Monster Puns

These hilarious monster puns are SPOOK-tacular!

Monster Puns

What is an ogre's favorite snack?
Y-ogre-t.
One of my neighbours was stealing things from the local supermarket whilst sitting on the shoulders of two vampires. He was charged with shoplifting on two counts.
What do you call a sketchy looking Bigfoot?
A Susquatch.
Which building do vampires always visit when in New York?
The Vampire State Building.
What do zombies say to their sweethearts?
- I chew-s you.
What do you call a bodybuilder skeleton?
A musculoskeleton.
Why do Bigfoots like to tell jokes?
Because they're killer comedians.
What is black, white and dead all over?
A zombie in a tuxedo.
What kind of hotdogs do ghouls like best?
Halloweiners!
What do troll mathematicians like to solve?
Parabolems?
What monster plays the most April Fool’s jokes?
Prankenstein!
A monster terrorized a village.
He kept doing it ogre and ogre again...
Have you heard about the Italian Bigfoot?
The spag-yeti.
What kind of birds do skeletons like?
Sea skulls.
What does it take to become a zombie?
Dead-ication.
A vampire broke up with his girlfriend when she had a blood test. He told her she wasn't his type.
I used to fear giants.
Now I look up to them.
What kind of pet fish did the skeleton have?
A bonefish.
It's true what they say about scaring vampires with a torch.

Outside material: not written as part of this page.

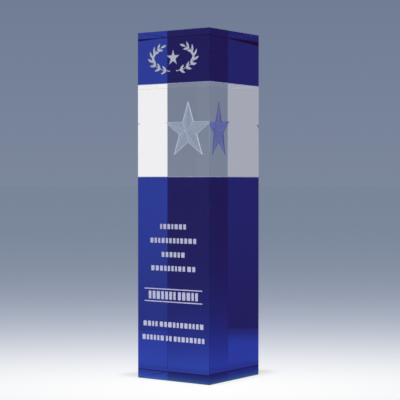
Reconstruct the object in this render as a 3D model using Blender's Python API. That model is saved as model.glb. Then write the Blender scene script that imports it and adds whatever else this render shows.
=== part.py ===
"""A tall square crystal award column, built from three bonded optical-glass blocks.

Frame: the origin is the centre of the resting face, +Z is up, the inscribed front face
looks along -Y and the column's right side along +X. All lengths are in metres.
From the bottom up: a cobalt lower block, a clear middle block with a star engraved
inside it, and a cobalt top block. A film of clear adhesive lies in each of the two
bond lines. The front carries an etched inscription and emblem, each filled with white.
"""

import math

import bmesh
import bpy

MM = 0.001

# Column: a square bar of optical glass, made of three blocks.
SECTION = 63.5 * MM
HEIGHT = 250.0 * MM
LOWER_BOND_Z = 145.75 * MM
UPPER_BOND_Z = 212.3 * MM
CHAMFER = 0.7 * MM
HALF = SECTION / 2

# Bond lines: an adhesive film with a working gap above and below it.
BOND_FILM = 0.3 * MM
FIT_GAP = 0.3 * MM

# Star engraved inside the clear block: a five-pointed star with a raised centre.
STAR_RADIUS = 21.4 * MM
STAR_RELIEF = 6.0 * MM
STAR_RIM = 0.6 * MM
STAR_CAVITY_SCALE = 1.055
STAR_POINTS = 5
NOTCH_RATIO = math.cos(math.radians(72)) / math.cos(math.radians(36))
VENT_WIDTH = 0.5 * MM

# Etched marks in the front face, and the white infill that sits in them.
ETCH_DEPTH = 0.9 * MM
INFILL_DEPTH = 0.5 * MM
INFILL_RECESS = 0.1 * MM

# Inscription: bars stand where the words are, one bar for each word.
CAP_HEIGHT = 3.8 * MM
NAME_CAP_HEIGHT = 5.8 * MM
WORD_GAP = 1.8 * MM
WORD_CORNER = 0.5 * MM
CORNER_STEPS = 3
# Each row: its name, the height of its centre, its bar height, and its bar widths.
INSCRIPTION_ROWS = (
    ("row_1", 110.3 * MM, CAP_HEIGHT, (23.0 * MM,)),
    ("row_2", 100.3 * MM, CAP_HEIGHT, (40.6 * MM,)),
    ("row_3", 90.3 * MM, CAP_HEIGHT, (20.4 * MM,)),
    ("row_4", 80.4 * MM, CAP_HEIGHT, (30.2 * MM, 7.0 * MM)),
    ("name_row", 61.0 * MM, NAME_CAP_HEIGHT, (24.2 * MM, 17.6 * MM)),
    ("row_5", 40.2 * MM, CAP_HEIGHT, (12.8 * MM, 38.4 * MM)),
    ("row_6", 30.3 * MM, CAP_HEIGHT, (19.2 * MM, 5.2 * MM, 26.8 * MM)),
)
RULE_WIDTH = 51.2 * MM
RULE_HEIGHT = 0.9 * MM
RULE_CORNER = 0.2 * MM
RULES = (("name_rule_upper", 65.5 * MM), ("name_rule_lower", 56.5 * MM))

# Emblem on the top block: two laurel branches round a small star.
EMBLEM_Z = 230.3 * MM
WREATH_HALF_WIDTH = 18.6 * MM
WREATH_HALF_HEIGHT = 9.4 * MM
WREATH_START = math.radians(262)
WREATH_END = math.radians(122)
STEM_WIDTH = 0.9 * MM
STEM_STEPS = 20
LEAF_PAIRS = 7
LEAF_LENGTH = 5.6 * MM
LEAF_WIDTH = 2.0 * MM
LEAF_STEPS = 4
LEAF_SPLAY = math.radians(34)
EMBLEM_STAR_RADIUS = 6.2 * MM

COBALT = (0.012, 0.018, 0.235)
CLEAR = (0.80, 0.85, 0.90)
ADHESIVE = (0.86, 0.90, 0.95)
FROST = (0.52, 0.60, 0.78)
INFILL = (0.85, 0.87, 0.93)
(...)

You can see it in their fright of light response.
How can you tell if a witch is on a diet?
All her food is potion-controlled.
Why are vampire families always so close knit?

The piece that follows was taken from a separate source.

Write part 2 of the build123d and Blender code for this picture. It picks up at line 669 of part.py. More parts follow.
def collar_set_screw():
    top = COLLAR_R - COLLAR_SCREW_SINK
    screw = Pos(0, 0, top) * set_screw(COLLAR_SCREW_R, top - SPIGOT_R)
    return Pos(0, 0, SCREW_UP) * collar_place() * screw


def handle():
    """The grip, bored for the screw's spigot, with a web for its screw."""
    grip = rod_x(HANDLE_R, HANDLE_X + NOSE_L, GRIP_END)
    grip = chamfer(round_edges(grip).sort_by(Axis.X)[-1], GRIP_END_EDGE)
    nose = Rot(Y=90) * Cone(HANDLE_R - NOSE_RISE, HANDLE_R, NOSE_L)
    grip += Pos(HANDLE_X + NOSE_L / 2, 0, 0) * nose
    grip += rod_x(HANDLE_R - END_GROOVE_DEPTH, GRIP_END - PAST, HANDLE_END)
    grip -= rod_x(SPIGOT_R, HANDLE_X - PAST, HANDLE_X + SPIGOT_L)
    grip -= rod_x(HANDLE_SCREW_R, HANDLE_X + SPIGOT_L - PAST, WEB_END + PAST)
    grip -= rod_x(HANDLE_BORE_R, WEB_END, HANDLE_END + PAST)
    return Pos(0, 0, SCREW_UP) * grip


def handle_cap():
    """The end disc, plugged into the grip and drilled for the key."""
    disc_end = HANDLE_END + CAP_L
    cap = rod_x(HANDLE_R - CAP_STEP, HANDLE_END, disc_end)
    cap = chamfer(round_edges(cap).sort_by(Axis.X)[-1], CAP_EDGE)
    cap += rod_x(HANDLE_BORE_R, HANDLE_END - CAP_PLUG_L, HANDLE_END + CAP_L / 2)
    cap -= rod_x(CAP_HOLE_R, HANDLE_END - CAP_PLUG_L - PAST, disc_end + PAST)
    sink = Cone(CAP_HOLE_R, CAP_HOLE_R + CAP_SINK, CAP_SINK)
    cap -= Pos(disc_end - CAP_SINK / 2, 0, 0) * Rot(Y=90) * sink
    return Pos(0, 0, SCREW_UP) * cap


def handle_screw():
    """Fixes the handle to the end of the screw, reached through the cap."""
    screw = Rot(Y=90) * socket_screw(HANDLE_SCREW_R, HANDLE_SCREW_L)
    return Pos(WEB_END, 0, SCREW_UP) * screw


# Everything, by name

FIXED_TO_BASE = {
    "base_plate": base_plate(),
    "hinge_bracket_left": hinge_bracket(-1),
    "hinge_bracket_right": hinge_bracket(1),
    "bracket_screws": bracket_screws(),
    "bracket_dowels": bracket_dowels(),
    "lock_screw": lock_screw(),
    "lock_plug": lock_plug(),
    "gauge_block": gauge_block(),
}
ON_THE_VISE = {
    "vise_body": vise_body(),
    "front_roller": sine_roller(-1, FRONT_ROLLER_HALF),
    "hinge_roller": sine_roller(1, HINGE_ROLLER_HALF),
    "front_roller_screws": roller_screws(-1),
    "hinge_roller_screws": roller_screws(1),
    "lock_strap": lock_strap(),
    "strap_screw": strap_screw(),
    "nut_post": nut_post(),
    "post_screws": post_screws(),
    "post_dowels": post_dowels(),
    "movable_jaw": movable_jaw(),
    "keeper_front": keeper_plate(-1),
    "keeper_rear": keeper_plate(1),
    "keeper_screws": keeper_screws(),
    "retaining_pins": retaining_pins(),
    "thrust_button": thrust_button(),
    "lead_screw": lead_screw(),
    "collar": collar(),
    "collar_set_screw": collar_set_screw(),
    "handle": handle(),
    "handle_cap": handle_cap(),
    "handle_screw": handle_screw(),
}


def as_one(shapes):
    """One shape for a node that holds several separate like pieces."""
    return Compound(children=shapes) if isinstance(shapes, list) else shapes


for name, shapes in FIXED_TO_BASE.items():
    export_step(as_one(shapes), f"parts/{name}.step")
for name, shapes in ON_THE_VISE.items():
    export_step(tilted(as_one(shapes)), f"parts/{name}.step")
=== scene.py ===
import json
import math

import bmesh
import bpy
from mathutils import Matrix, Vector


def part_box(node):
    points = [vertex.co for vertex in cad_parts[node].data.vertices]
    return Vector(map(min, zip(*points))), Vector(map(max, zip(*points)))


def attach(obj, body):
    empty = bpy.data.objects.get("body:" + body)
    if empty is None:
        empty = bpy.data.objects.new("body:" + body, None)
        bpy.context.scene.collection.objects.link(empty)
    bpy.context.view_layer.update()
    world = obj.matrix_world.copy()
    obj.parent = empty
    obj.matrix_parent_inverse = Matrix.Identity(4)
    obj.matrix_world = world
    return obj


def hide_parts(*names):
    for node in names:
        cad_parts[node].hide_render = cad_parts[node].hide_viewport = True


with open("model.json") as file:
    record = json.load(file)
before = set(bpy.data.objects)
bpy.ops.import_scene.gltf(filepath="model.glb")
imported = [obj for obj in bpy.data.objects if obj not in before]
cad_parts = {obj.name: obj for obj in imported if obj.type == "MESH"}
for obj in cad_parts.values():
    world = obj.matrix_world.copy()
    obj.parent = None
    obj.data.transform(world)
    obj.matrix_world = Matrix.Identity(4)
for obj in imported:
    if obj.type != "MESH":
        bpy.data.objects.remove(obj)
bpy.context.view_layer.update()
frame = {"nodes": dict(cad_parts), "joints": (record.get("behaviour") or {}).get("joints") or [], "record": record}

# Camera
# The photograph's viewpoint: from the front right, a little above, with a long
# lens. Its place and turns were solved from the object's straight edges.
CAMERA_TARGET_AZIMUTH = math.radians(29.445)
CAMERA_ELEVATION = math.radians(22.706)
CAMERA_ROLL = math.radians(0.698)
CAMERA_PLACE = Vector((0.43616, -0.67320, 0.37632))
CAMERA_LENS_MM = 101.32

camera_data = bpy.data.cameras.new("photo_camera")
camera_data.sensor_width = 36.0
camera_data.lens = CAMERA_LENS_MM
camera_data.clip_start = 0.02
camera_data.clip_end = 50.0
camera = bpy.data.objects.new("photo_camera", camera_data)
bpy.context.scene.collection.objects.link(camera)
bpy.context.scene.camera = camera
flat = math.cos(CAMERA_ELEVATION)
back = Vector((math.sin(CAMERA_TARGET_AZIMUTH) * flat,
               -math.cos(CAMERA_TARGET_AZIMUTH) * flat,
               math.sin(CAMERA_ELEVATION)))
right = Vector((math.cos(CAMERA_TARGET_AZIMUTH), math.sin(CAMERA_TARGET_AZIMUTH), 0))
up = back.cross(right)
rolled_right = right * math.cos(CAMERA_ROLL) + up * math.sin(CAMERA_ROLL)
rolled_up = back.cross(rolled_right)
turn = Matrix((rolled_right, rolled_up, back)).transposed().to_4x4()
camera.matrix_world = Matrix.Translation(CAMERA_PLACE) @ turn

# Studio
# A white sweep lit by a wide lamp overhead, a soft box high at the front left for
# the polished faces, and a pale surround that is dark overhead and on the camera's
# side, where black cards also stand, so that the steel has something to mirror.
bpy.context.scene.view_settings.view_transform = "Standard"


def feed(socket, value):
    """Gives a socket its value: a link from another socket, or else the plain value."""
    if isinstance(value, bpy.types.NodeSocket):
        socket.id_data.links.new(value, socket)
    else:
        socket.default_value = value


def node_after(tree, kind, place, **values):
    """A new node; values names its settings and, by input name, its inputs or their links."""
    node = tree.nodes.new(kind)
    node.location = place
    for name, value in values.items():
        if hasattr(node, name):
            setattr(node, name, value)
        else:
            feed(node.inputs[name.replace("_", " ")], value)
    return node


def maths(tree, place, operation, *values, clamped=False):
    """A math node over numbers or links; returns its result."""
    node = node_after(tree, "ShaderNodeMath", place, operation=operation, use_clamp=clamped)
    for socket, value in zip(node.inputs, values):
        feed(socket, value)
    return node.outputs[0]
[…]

Because blood is thicker than water.
How did the ghost get from New York to London? British Scare-ways.
What do bats say to vampires?
“You suck!”
What kind of noise does a witch’s vehicle make?
Brrrroooom, brrroooom.
Take a vampire to a bar, and you don't need to ask what he wants to drink. He'll have a Bloodweiser.
How do yetis stay regular?
They always know wendigo.
What time do werewolf Cowboys have a shootout?
High Moon!
What do ghouls drink?
Boos!
Why do skeletons drink so much milk?
It’s good for the bones!
Why did the skeleton have a broken heart?

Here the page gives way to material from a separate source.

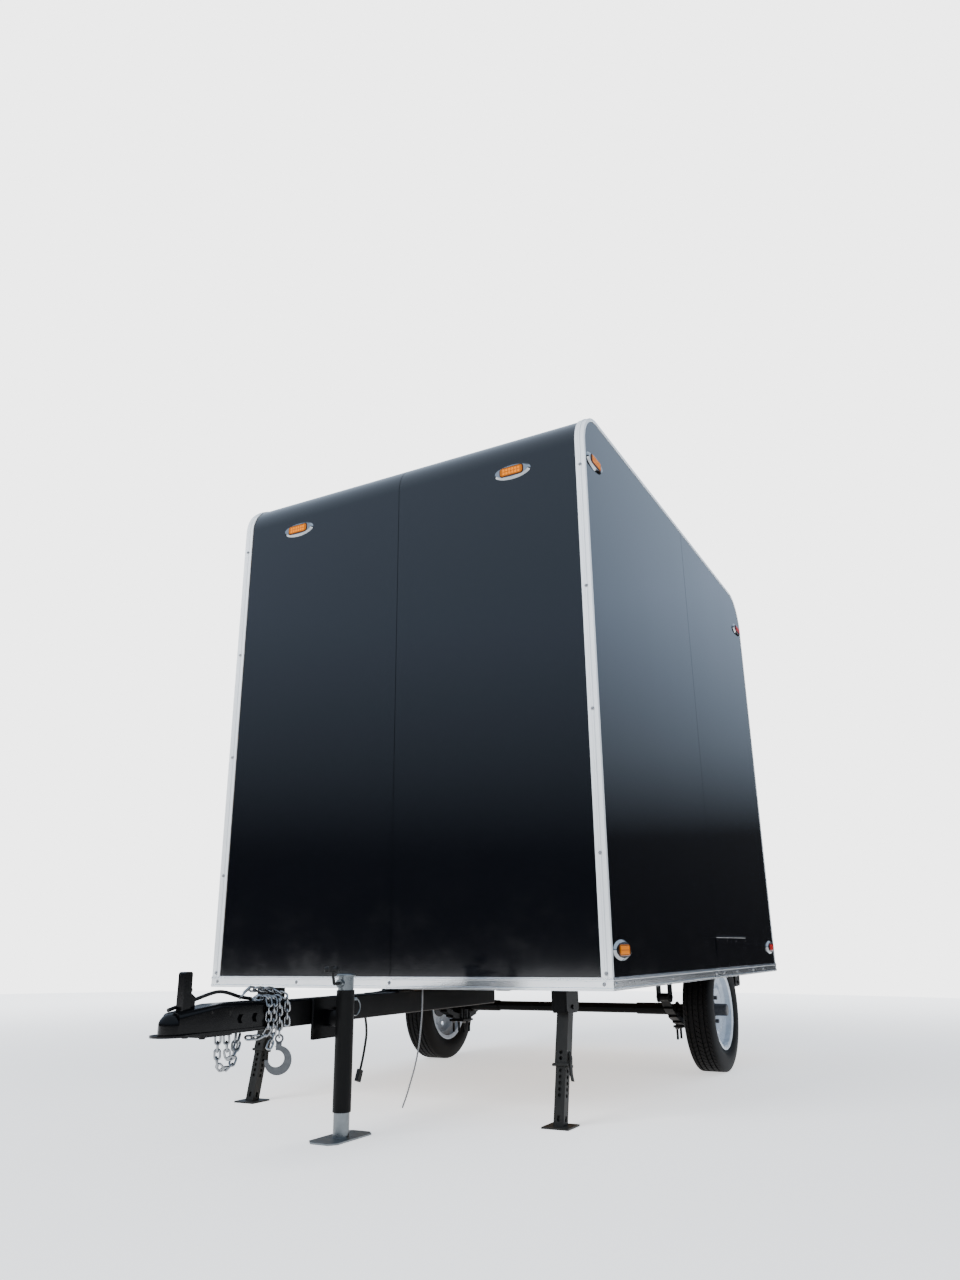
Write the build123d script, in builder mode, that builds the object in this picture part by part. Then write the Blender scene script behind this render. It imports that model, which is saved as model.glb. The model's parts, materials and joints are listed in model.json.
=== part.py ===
# Enclosed single-axle cargo trailer, parked on its tongue jack and two drop-leg
# stabilizers. X runs across (+X is the trailer's left side), the tongue points
# along -Y, Z is up. The origin is on the ground, under the middle of the
# trailer's overall length. Sizes are in millimetres.
import math
import os

from build123d import *

os.makedirs("parts", exist_ok=True)

# Body box
body_width = 1830
body_length = 2700
body_height = 2314
floor_z = 437
wall = 40
front_radius = 165
rear_radius = 200
seam_width = 2
seam_depth = 3
cut_overrun = 20

# Overall places along the trailer
nose_reach = 1165
lock_rod_radius = 11
lock_rod_offset = 30
rear_reach = lock_rod_offset + lock_rod_radius
nose_y = -(nose_reach + body_length + rear_reach) / 2
front_y = nose_y + nose_reach
rear_y = front_y + body_length
body_mid_y = (front_y + rear_y) / 2
roof_z = floor_z + body_height
half_width = body_width / 2
inner_half = half_width - wall
side_seam_share = 0.524
side_seam_y = front_y + body_length * side_seam_share
sides = (("left", 1), ("right", -1))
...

His Boney lay over the ocean.
What is the Abominable Snowman's favourite type of cup?
A yeti.
What is the collective noun for Ghosts? Team spirit.
What trees do ghouls like best?
Ceme-trees!
What job did Dracula’s son have on his little league team?
Bat boy!
What do ghosts use to keep their hair in place? Scare-spray!
How do ghouls sign off a letter?
Best witches and worm regards.
What's a zombie's least favorite quiz question?
A no-brainer.
Why are ghouls so healthy?
They always eat fresh food!
What happened to the pirate ship that sank in a sea full of sharks?
It came back with a skeleton crew.
I found out yesterday that the Mexican dish ghosts like the most is a boo-ritto.
A vampire returned a mirror to my shop the other day. It wasn't faulty or anything, he just said he couldn't see himself using it.
Who is the most famous French skeleton?
Napolean Bone-aparte.
How is Big Foot so good at rock climbing?
He always finds the biggest footholds.
What’s a skeleton’s next favorite rock band?
Bone Jovi.
Why do vampires need cold medicine?
For their coffin.
What did the lost witch ask the wizard?
- Witch way to the Halloween party?
Did you hear that the police arrested a pair of vampires?
They got them on two Counts of robbing a blood bank!
It's easier to prepare meals with this new cookware-wolf.
Who is the most famous skeleton detective?
Sherlock Bones.
When the ghost blew his nose, lots of boo-gers came out.